E dobbiamo dire con altrettanto coraggio che non è pensabile essere conniventi con coloro che provocano i poliziotti o li insultano. I poliziotti in Val di Susa non sono esponenti dell’impero del male, sono rappresentanti di uno Stato democratico e sono in genere dei poveracci che guadagnano una miseria.
Ricordarci questa cosa non è irrilevante e porta a un altro punto essenziale della questione: siamo uno Stato di diritto in cui ci sono organi eletti democraticamente che hanno il diritto/dovere di prendere decisioni. Chi non concorda con queste decisioni ha tutto il diritto di manifestare pubblicamente il suo dissenso, ma non ha e non può avere il diritto di bloccare un cantiere con la violenza.
Se lasciamo passare il principio che una minoranza agguerrita può occupare (anche pacificamente) un cantiere e bloccarlo e nessuno può intervenire è la fine. Non faremo mai più nulla, perché ci sarà sempre qualcuno contrario. Non si può chiamare resistenza l’illegalità. Non c’è differenza tra chi chiama resistenza chi blocca le strade e chi chiama resistenza chi resiste al fisco. Nessuno può arrogarsi il diritto di violare una legge perché secondo lui è sbagliata.
Si tratta di riportare la Val di Susa (e il Paese intero) in una situazione di legalità, ma senza invocare azioni estreme (c’è chi invoca l’intervento dell’esercito senza rendersi conto di cosa voglia dire iniziare una guerra civile). Il clima di odio va stemperato allontanando i facinorosi e ricominciando a ragionare, creando tavoli tecnici veri e allontanando gli specialisti degli appalti mangia soldi.

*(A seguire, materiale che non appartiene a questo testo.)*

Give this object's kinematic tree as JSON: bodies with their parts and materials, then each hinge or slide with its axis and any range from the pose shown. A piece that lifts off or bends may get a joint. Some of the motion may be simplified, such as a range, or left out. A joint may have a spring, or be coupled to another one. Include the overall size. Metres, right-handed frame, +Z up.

La Val di Susa è un disastro in questo momento:
La vicenda della Tav racchiude in sé ed esemplifica tutti i difetti della società italiana. Una decisione presa senza consenso e mantenuta nonostante ragionevoli dubbi. I ragionevoli dubbi che lasciano il passo a contestazioni sempre più scomposte, fino a diventare ostaggio dell’ideologismo e delle violenze. Una intolleranza genetica per il dissenso, da una parte e dall’altra. La creazione mitologica dell’eroe o del ‘cretinetti’, delle ‘pecorelle’ e del Simbolo Ineffabile della Giustizia e della Sicurezza. Un certo giornalismo che si trasforma in macchina per odio e insulti alla ‘fecciarossa’. La condanna qualunquista del giornalismo in toto, in reazione, che fa riemergere minacce in stile brigatista e aggressioni ai reporter. La democrazia che è sempre e solo la propria. L’assenza dello Stato. L’inconsistenza della politica. Il fascismo da social network. I fatti che lasciano spazio all’alimentazione delle tifoserie. L’incapacità, radicale, di ascoltarsi, tollerare, capire. E’ una vicenda triste, in cui perdiamo tutti. E che nutre ed esaspera quella guerra strisciante tra poveri che si annuncia – e già si intravede – se il nostro benessere materiale dovesse continuare a scemare. Rivelando tutto il vuoto intellettuale, di idee, di capacità di rinnovamento, di spirito, che attanaglia questo Paese in preda alla rassegnazione.
Tocca alla politica locale e nazionale offrire soluzioni e ai valsusini riportare la loro valle nella legalità, non esistono alternative. A meno di non considerare un’alternativa lo sfascio totale.